Appetite and hunger are not the same.

People often think about hunger and appetite in the same way, as though the words were interchangeable. But the drivers within the body are quite different.

Hunger...

...is the body’s way of telling you of a physiological need for food. It occurs when blood glucose levels decline and hormones, such as ghrelin, rise. The body’s response to these fluctuations is symptoms of hunger which might include a rumbling belly. Other symptoms can include frowning, headaches, tiredness, rattiness. For me, I feel strain around my eyes when I am hungry.

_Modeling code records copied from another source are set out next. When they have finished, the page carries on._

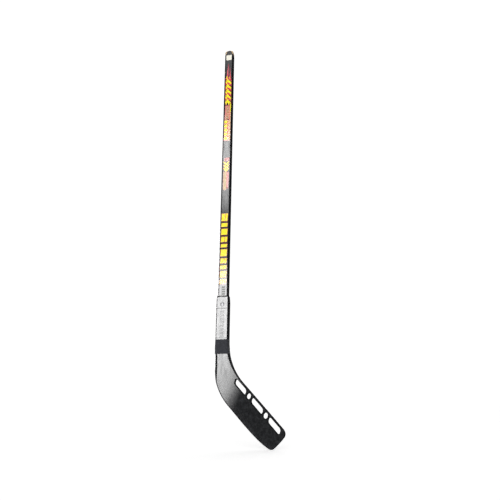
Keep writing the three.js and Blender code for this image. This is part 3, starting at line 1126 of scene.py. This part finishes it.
def build_screw(name, node, side, look):
    """A countersunk screw with a cross recess: its top and its underside are both heights over a
    round plan, so the shank is a steep step in the underside."""
    head, rim, shank, step, tip, length = 4.4, 0.4, 2.0, 0.02, 3.5, 12.7
    arm, width, slope, depth = 2.5, 0.62, 0.28, 1.5
    dome, dome_start = 0.35, 3.7
    outline = circle((0, 0), head, 48)
    drawn = [circle((0, 0), radius, 32) for radius in (4.1, 3.6, shank + step, shank - step, 1)]
    drawn += [cross_ring(arm, width), cross_ring(arm - slope, width - slope)]
    points, triangles, _ = divide(outline, (), drawn, [(0, 0)])
    x, y = np.abs(points).T
    radius = np.hypot(x, y)
    inside = np.maximum(np.minimum(arm - x, width - y), np.minimum(width - x, arm - y))
    top = -dome * smooth(radius, dome_start, head) - depth * np.clip(inside / slope, 0, 1)
    cone = -rim - (head - radius)
    point = -length + tip * np.clip(radius / shank, 0, 1)
    under = np.where(radius > shank, cone, point)
    low, high = box_mm(node)
    seat = high.y if side > 0 else -low.y
    turn = math.radians(24 * side)
    x, z = (points @ np.array([[math.cos(turn), math.sin(turn)], [-math.sin(turn), math.cos(turn)]])).T
    z = z + middle_height(node)
    outer = sheet(x, side * (seat + top), z)
    inner = sheet(x, side * (seat + under), z)
    piece(name, closed_sheet(triangles, outer, inner), [look], node)


# ---------- tape and label ----------
OVERLAP_LOW, OVERLAP_HIGH = -938.0, -926.5  # where the two turns of tape lie over each other


def neck_right(z):
    """The x of the neck's throat side at this height."""
    fallen = np.clip(THROAT_CENTRE[1] - z, 0, THROAT_RADIUS)
    return THROAT_CENTRE[0] - np.sqrt(THROAT_RADIUS ** 2 - fallen ** 2)


def tape_turn(name, low, high, over, seed, look, node):
    """One turn of tape round the neck. over is how far it's lifted where it lies on the other."""
    columns, rows, stand_off = 180, 20, 0.05
    fray_size, sway_size, edge_wear = 0.22, 0.5, 0.12
    chance = random.Random(seed)
    fray = np.array([[chance.uniform(-fray_size, fray_size) for _ in range(columns)] for _ in range(2)])
    share = np.arange(columns) / columns
    sway = sway_size * np.sin(2 * math.pi * share + seed)
    sheets = []
    flat = []
    for thickness in (0.34, 0.0):
        sheet = []
        for v in np.linspace(0, 1, rows + 1):
            z = low + (high - low) * v + sway + fray[0] * (1 - v) ** 6 + fray[1] * v ** 6
            right = neck_right(z)
            worn_edge = edge_wear * abs(2 * v - 1) ** 8 * (thickness > 0)
            lift = over * (1 - smooth(z, OVERLAP_HIGH - 0.2, OVERLAP_HIGH + 1.6))
            off = stand_off + lift + thickness - worn_edge
            for column in range(columns):
                half = (right[column] + SOCKET_HALF) / 2 + off[column]
                size = (half, SOCKET_DEPTH / 2 + off[column], SOCKET_CORNER + off[column])
                s = share[column:column + 1] * perimeter(*size)
                (x, y), = around(s, *size)[0]
                sheet.append(np.array([x + (right[column] - SOCKET_HALF) / 2, y, z[column]]))
                flat.append((s[0] * MM, z[column] * MM))
        sheets.append(sheet)
    across = [(column, (column + 1) % columns) for column in range(columns)]
    starts = range(0, rows * columns, columns)
    polygons = [(i + a, i + b, i + b + columns, i + a + columns) for i in starts for a, b in across]
    made = piece(name, closed_sheet(polygons, *sheets), [look], node, sharp=60)
    layer = made.data.uv_layers.new(name="wrap")
    girth = perimeter(SOCKET_HALF, SOCKET_DEPTH / 2, SOCKET_CORNER) * MM
    for polygon in made.data.polygons:
        spots = [flat[made.data.loops[i].vertex_index % len(sheets[0])] for i in polygon.loop_indices]
        far = max(s for s, _ in spots)
        for i, (s, z) in zip(polygon.loop_indices, spots):
            layer.data[i].uv = (s + girth if far - s > girth / 2 else s, z)


def build_tape():
    look = tape_cloth()
    edge_room, over = 0.7, 0.38
    tape_turn("tape_lower_turn", tape_low.z + edge_room, OVERLAP_HIGH, 0, 11, look, "neck_tape")
    tape_turn("tape_upper_turn", OVERLAP_LOW, tape_high.z - edge_room, over, 12, look, None)


def build_label():
    """A paper label, stuck down but for one corner that has begun to lift."""
    thickness, lifted, creased = 0.18, 0.2, 0.06
    half = label_high.x
    middle = middle_height("butt_label")
    outline = rounded_rectangle(half, label_high.z - middle, 1.0, (0, middle))
    grid = itertools.product(np.arange(-half + 1, half, 1), np.arange(label_low.z + 1, label_high.z, 1))
    points, triangles, _ = divide(outline, points=grid)
    x, z = points.T
    lift = lifted * smooth(x, half - 3.5, half + 1) * smooth(label_low.z + 9 - z, 0, 9)
    crease = creased * np.exp(-((z - middle - 3 - 0.25 * x) / 0.5) ** 2)
    front = label_low.y - crease - lift
    solid = closed_sheet(triangles, sheet(x, front, z), sheet(x, front + thickness, z))
    piece("blank_label", solid, [label_paper()], "butt_label")


build_shaft_wood()
build_film()
build_blade()
screw_steel = zinc()
build_screw("front_screw_head", "front_blade_screw", -1, screw_steel)
build_screw("rear_screw_head", "rear_blade_screw", 1, screw_steel)
build_tape()
build_label()


# ---------- floor, lights and camera ----------
FACE = -14.3  # the azimuth that the camera sees in the printed face
LAMPS = [  # azimuth, low, high, width, distance, radiance, aside
    ("key", FACE, -740, -310, 520, 2000, 22, 0),
    ("neck_key", FACE, -890, -740, 520, 2000, 16, 0),
    ("key_top", FACE, -310, -130, 520, 2000, 22, 0),
    ("low_key", FACE, -1120, -890, 590, 2000, 16, 205),
    ("low_side", FACE, -1330, -1120, 470, 2000, 13, 265),
    ("upper_low", FACE, 400, 590, 560, 2000, 11.5, 0),
    ("middle", FACE, 590, 860, 560, 2000, 8, 0),
    ("upper", FACE, 860, 1050, 560, 2000, 21, 0),
    ("top", FACE, 1750, 2100, 560, 2000, 3, 0),
    ("rear_key", 205, -900, 300, 500, 2200, 16, 0),
    ("left_rim", -118, -900, 400, 400, 2200, 6, 0),
    ("rear_left", -130, -900, 400, 400, 2200, 8, 0),
]


def floor():
    mesh = bpy.data.meshes.new("floor")
    half, cells = 14.0, 4
    ticks = series(-half, 2 * half / cells, cells + 1)
    vertices = [(x, y, FLOOR * MM) for y in ticks for x in ticks]
    row = cells + 1
    corners = [j * row + i for j in range(cells) for i in range(cells)]
    mesh.from_pydata(vertices, [], [(c, c + 1, c + row + 1, c + row) for c in corners])
    look = Look("floor")
    tone = look.noise(300, 2)
    look.colour(look.ramp(tone, (0.3, 0.93), (0.7, 0.96)))
    look.set("Roughness", 0.9)
    look.set("Specular IOR Level", 0.0)
    look.set("Emission Color", (1, 1, 1))
    look.set("Emission Strength", 0.6)
    mesh.materials.append(look.material)
    made = placed("floor", mesh)
    made.visible_glossy = False
    made.visible_diffuse = False


def surroundings():
    """A white room as the camera sees it. What it lights, it lights more from the front and the rear
    than from the sides, and the gloss sees it nearly black, so that only the softboxes shine there."""
    seen, at_sides, front_and_rear, mirrored, power = 1.06, 0.12, 2.76, 0.03, 4.0
    world = bpy.data.worlds.new("studio")
    room = Nodes(world)
    apart = room.make("SeparateXYZ", Vector=room.make("TexCoord").outputs["Generated"])
    ahead = room.math("POWER", room.math("ABSOLUTE", apart.outputs["Y"]), power)
    path = room.make("LightPath")
    lit = room.between(ahead, at_sides, front_and_rear)
    level = room.between(path.outputs["Is Diffuse Ray"], seen, lit)
    level = room.between(path.outputs["Is Glossy Ray"], level, mirrored)
    back = room.nodes["Background"]
    room.join((1, 1, 1), back.inputs["Color"])
    room.join(level, back.inputs["Strength"])
    bpy.context.scene.world = world


def softbox(name, azimuth, low, high, width, distance, radiance, aside):
    """An upright lamp panel that faces the stick, which only gloss sees. Azimuth 0 is in front of the
    printed face, and grows towards +X; low and high are the heights of the panel's edges."""
    angle = math.radians(azimuth)
    out = Vector((math.sin(angle), -math.cos(angle), 0))
    side = Vector((math.cos(angle), math.sin(angle), 0))
    data = bpy.data.lights.new(name, "AREA")
    data.shape = "RECTANGLE"
    data.size = width * MM
    data.size_y = (high - low) * MM
    data.energy = radiance * math.pi * data.size * data.size_y
    lamp = placed(name, data)
    lamp.location = (out * distance + side * aside + Vector((0, 0, (low + high) / 2))) * MM
    lamp.rotation_mode = "QUATERNION"
    lamp.rotation_quaternion = out.to_track_quat("Z", "Y")
    lamp.visible_camera = False
    lamp.visible_diffuse = False


def camera():
    """The photograph's view: near the floor, right of the stick, looking up and a little left."""
    yaw, pitch, roll = (math.radians(value) for value in (10.68, 19.03, 0.32))
    data = bpy.data.cameras.new("camera")
    data.lens = 30.96
    data.sensor_width = 36.0
    made = placed("camera", data)
    turned = Matrix.Rotation(yaw, 4, "Z") @ Matrix.Rotation(math.pi / 2 + pitch, 4, "X")
    turned = turned @ Matrix.Rotation(roll, 4, "Z")
    made.matrix_world = Matrix.Translation(Vector((293, -1156, -1062)) * MM) @ turned
    bpy.context.scene.camera = made


floor()
surroundings()
for lamp in LAMPS:
    softbox(*lamp)
camera()
bpy.context.scene.view_settings.view_transform = "Standard"
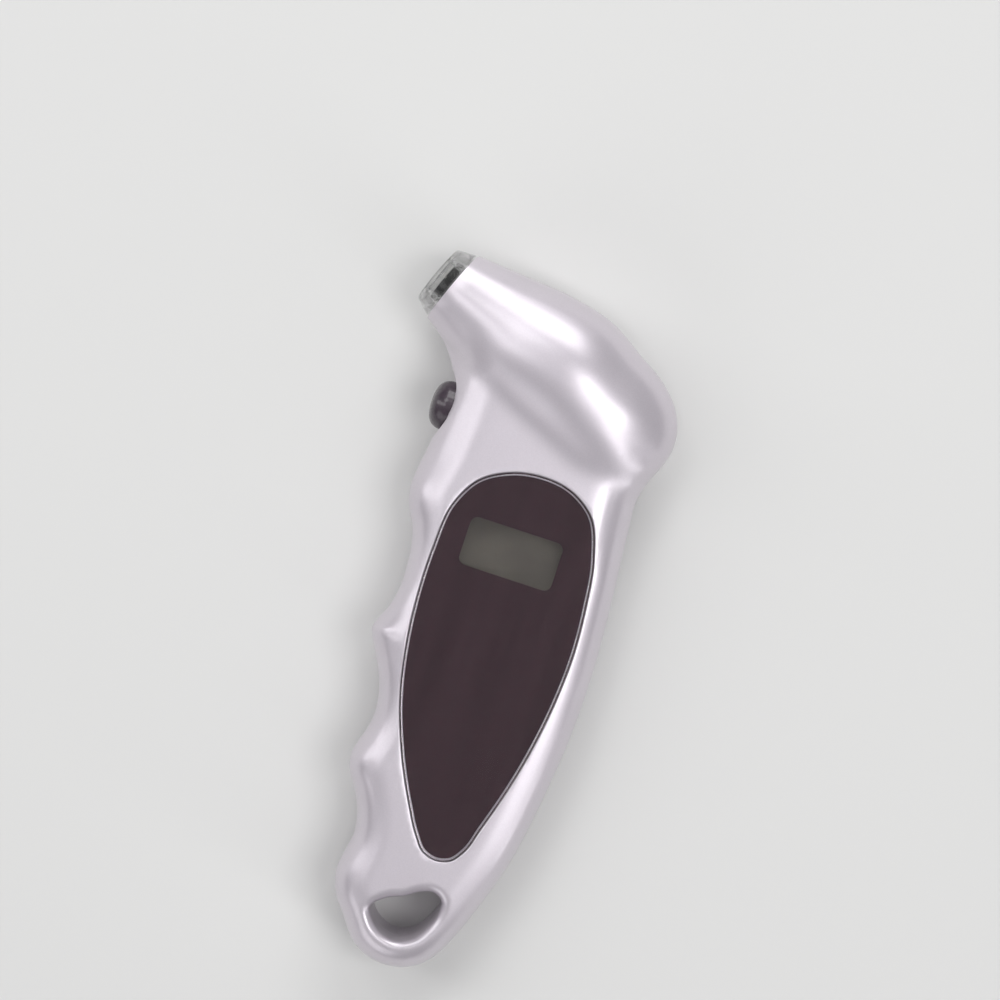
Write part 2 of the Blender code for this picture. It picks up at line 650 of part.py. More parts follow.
# ---- nozzle: heights are along its axis, outward from the head's open end ----
turned(
    "nozzle_ring",
    [(5.2, 4.2), (6.2, 4.05), (6.6, 3.5), (7.95, 0.3), (6.6, 0.3), (6.6, -5.0), (4.9, -5.0), (4.9, 3.9)],
    PARTS, POLYCARBONATE, parent=NOZZLE_AXIS,
)
turned(
    "valve_seal",
    [(4.15, 2.3), (4.6, 2.3), (4.6, -4.7), (1.6, -4.7), (1.6, -1.7), (4.15, -1.7)],
    PARTS, RUBBER, parent=NOZZLE_AXIS, sides=20,
)
turned(
    "depressor_pin",
    [(0, 0.4), (0.7, 0.2), (0.9, -0.3), (0.9, -5.4), (2.5, -5.4), (2.5, -6.6), (0, -6.6)],
    PARTS, BRASS, parent=NOZZLE_AXIS, sides=12,
)
turned(
    "nozzle_core",
    [
        (6.5, -5.3), (6.5, -8.6), (4.2, -8.6), (4.2, -14.6), (1.0, -14.6), (1.0, -18.6), (0.5, -18.6),
        (0.5, -9.0), (1.4, -7.0), (2.9, -7.0), (2.9, -5.3),
    ],
    PARTS, WHITE, parent=NOZZLE_AXIS, sides=20,
)

# ---- power button and its switch ----
turned(
    "power_button",
    [
        (0, 2.9), (2.0, 2.8), (3.5, 2.3), (4.7, 1.4), (5.15, 0.3), (5.15, -4.0), (6.1, -4.0),
        (6.1, -4.9), (2.0, -4.9), (2.0, -6.5), (0, -6.5),
    ],
    PARTS, PLUM, parent=BUTTON_AXIS,
)
PLUNGER_X = BUTTON[0] + SWITCH_BEHIND
PLUNGER_AXIS = empty("plunger_axis", (PLUNGER_X, BUTTON[1], PARTING), (0, 90, 0))
turned(
    "switch_plunger", [(0, 3.2), (1.1, 3.2), (1.1, 0.2), (0.9, 0), (0, 0)], PARTS, BLACK,
    parent=PLUNGER_AXIS, sides=14,
)
SWITCH = box(
    "switch_body", (PLUNGER_X + 1.4, 37.2, 11.0), (PLUNGER_X + 6.0, 43.8, 15.2), PARTS, BLACK, bevel=0.3,
)
cut(SWITCH, cylinder("plunger_room", 1.4, -1, 4.4, CUTTERS, parent=PLUNGER_AXIS, sides=14))

# ---- battery door, cells and contacts ----
DOOR = box("battery_door", *DOOR_PLATE, PARTS, SILVER)
DOOR_AXIS = empty("door_pins", (8.0, *HINGE), (0, 90, 0))
combine(DOOR, cylinder("barrel", BARREL_RADIUS, -7.5, 7.5, CUTTERS, parent=DOOR_AXIS, sides=12), "UNION")
combine(DOOR, cylinder("pins", PIN_RADIUS, -8.6, 8.6, CUTTERS, parent=DOOR_AXIS, sides=10), "UNION")
for number in range(GROOVES):
    edge = GROOVE_FIRST + GROOVE_STEP * number
    cut(DOOR, box(f"groove_{number}", (4.0, edge, -1), (12.0, edge + GROOVE_WIDTH, 0.8), CUTTERS))
for number in range(CELLS):
    start = CELL_START + number * (CELL_LENGTH + GAP)
    cell_axis = empty(f"cell_{number + 1}_axis", (CELL_X, start, CELL_Z), (-90, 0, 0))
    turned(
        f"button_cell_{number + 1}",
        [
            (0, CELL_LENGTH), (5.4, CELL_LENGTH), (CELL_RADIUS, CELL_LENGTH - 0.4), (CELL_RADIUS, 0.6),
            (5.2, 0.35), (5.0, 0), (0, 0),
        ],
        PARTS, NICKEL, parent=cell_axis, sides=24,
    )
CELLS_END = CELL_START + CELLS * CELL_LENGTH + (CELLS - 1) * GAP
box(
    "positive_contact", (3.5, CELLS_END + 0.35, 3.6), (12.5, CELLS_END + 0.75, 14.6), PARTS, NICKEL,
)


def spring_turns():
    """Three turns of a coil that narrows from 4.4 to 2.5 mm radius towards the first cell."""
    points = []
    for i in range(SPRING_POINTS):
        share = i / (SPRING_POINTS - 1)
        angle = 3 * math.tau * share
        radius = 4.4 - 1.9 * share
        points.append((
            CELL_X + radius * math.cos(angle), SPRING_START + SPRING_LENGTH * share,
            CELL_Z + radius * math.sin(angle),
        ))
    return points


tube("negative_contact", spring_turns(), 0.35, PARTS, NICKEL, steps=1, resolution=1)
tube(
    "positive_wire", [(11.0, -14.2, 13.6), (11.0, -12.6, 13.7), (9.0, -10.0, 12.9), (6.8, -7.6, 11.9)],
    0.45, PARTS, RED, resolution=1,
)
tube(
    "negative_wire",
    [
        (4.0, -37.2, 13.7), (0.2, -37.0, 13.5), (-1.4, -33.0, 13.6), (-1.4, -24.0, 13.6),
        (-1.4, -16.0, 13.6), (0.6, -11.0, 13.0), (2.0, -7.6, 11.9),
    ],
    0.45, PARTS, JET, resolution=1,
)

# ---- screws, each driven from its head ----
for number, spot in enumerate(CASE_SCREWS, 1):
    screw_axis = empty(f"case_screw_{number}_axis", (*spot, 0), (0, 0, 0))
    turned(
        f"case_screw_{number}",
        [(0, 17.4), (0.7, 17.4), (1.0, 16.8), (1.0, 5.7), (2.1, 5.7), (2.1, 4.9), (1.6, 4.3), (0, 4.3)],
        PARTS, ZINC, parent=screw_axis, sides=12,
    )
for number, spot in enumerate(BOARD_SCREWS, 1):
    screw_axis = empty(f"board_screw_{number}_axis", (*spot, 0), (0, 0, 0))
    turned(
        f"board_screw_{number}",
        [(0, 12.2), (1.2, 12.2), (1.8, 11.7), (1.8, 11.0), (0.85, 11.0), (0.85, 4.6), (0, 4.2)],
        PARTS, ZINC, parent=screw_axis, sides=12,
    )
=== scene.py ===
# %% [markdown]
# # A digital tyre pressure gauge
# The gauge is a silver finger-grip handle with a long dark display lens, a round head whose clear nozzle
# presses onto a tyre valve, and one button in the grip side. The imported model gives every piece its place;
# this lesson makes the surfaces that are seen. First it loads that model and keeps its box.

import math

import bmesh
import bpy
import numpy as np
from mathutils import Matrix, Vector
from mathutils.geometry import delaunay_2d_cdt


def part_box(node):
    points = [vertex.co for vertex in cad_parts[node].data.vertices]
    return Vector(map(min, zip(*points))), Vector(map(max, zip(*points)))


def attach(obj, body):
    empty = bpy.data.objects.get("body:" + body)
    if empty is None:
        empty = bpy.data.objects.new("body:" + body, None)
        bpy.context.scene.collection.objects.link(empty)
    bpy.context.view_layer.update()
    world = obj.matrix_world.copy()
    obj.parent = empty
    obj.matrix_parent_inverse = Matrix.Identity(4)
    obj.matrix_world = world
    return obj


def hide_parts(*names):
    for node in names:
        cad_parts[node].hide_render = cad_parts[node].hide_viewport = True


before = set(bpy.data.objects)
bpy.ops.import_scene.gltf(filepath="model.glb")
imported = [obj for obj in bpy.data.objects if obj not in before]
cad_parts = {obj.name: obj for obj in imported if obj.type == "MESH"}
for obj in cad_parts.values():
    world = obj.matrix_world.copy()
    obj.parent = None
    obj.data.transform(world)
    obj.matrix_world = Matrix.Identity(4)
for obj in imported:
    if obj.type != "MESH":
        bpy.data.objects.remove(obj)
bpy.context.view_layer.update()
MM = 0.001


def lowest(node):
    """A CAD node's lowest corner, in millimetres."""
    return np.array(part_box(node)[0]) / MM


def highest(node):
    return np.array(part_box(node)[1]) / MM


# %% [markdown]
# ## Camera
# The gauge lies on its back, so the camera hangs straight above it. It is turned about its own axis, so that
# the handle leans to the right, as in a hand. A long lens keeps the hang hole's walls nearly upright.

# %% Camera above the gauge
LEAN = math.radians(18.2)
CAMERA_HEIGHT = 600.0
FRAME_WIDTH = 205.0
SENSOR = 36.0
PARTING = (lowest("front_shell")[2] + highest("rear_shell")[2]) / 2


def aim_camera(over, width):
    """A camera over a point of the gauge, that frames this width at the joint between the shells."""
    lens = bpy.data.cameras.new("camera")
    lens.sensor_width = SENSOR
    lens.lens = SENSOR * CAMERA_HEIGHT / width
    lens.clip_end = 20
    camera = bpy.data.objects.new("camera", lens)
    bpy.context.scene.collection.objects.link(camera)
    camera.location = (over[0] * MM, over[1] * MM, (PARTING + CAMERA_HEIGHT) * MM)
    camera.rotation_euler = (0, 0, LEAN)
    bpy.context.scene.camera = camera
    return camera


CAMERA = aim_camera(over=(-0.5, 25.5), width=FRAME_WIDTH)
print("lens in mm:", round(CAMERA.data.lens, 1))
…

Hunger drives us to eat in order to restore our body’s homeostatic levels. And the drive is very powerful indeed. When we are overhungry we will eat anything, ideally something full of fat and sugar. Once homestasis is achieved, satisfaction - hunger’s opposite - is reached.

Appetite...

...on the other hand is a psychological desire to eat, based more upon eating experiences, such as memories of good food, or other sensory cues such as taste, smell or texture of food.

While hunger occurs only when the body needs food, appetite can occur at any time, irrespective of the body’s need for energy. Appetite is why many still reach for pudding after a large meal. Appetite can be correlated with the hedonic (fun-loving) centres of the brain. In such cases, the physiological cues of satisfaction, such a full stomach, higher glucose levels and changes in hormone levels and mix, are overridden.

You know you are full, you know you are not hungry, but you eat the cake anyway. Not hunger, but appetite.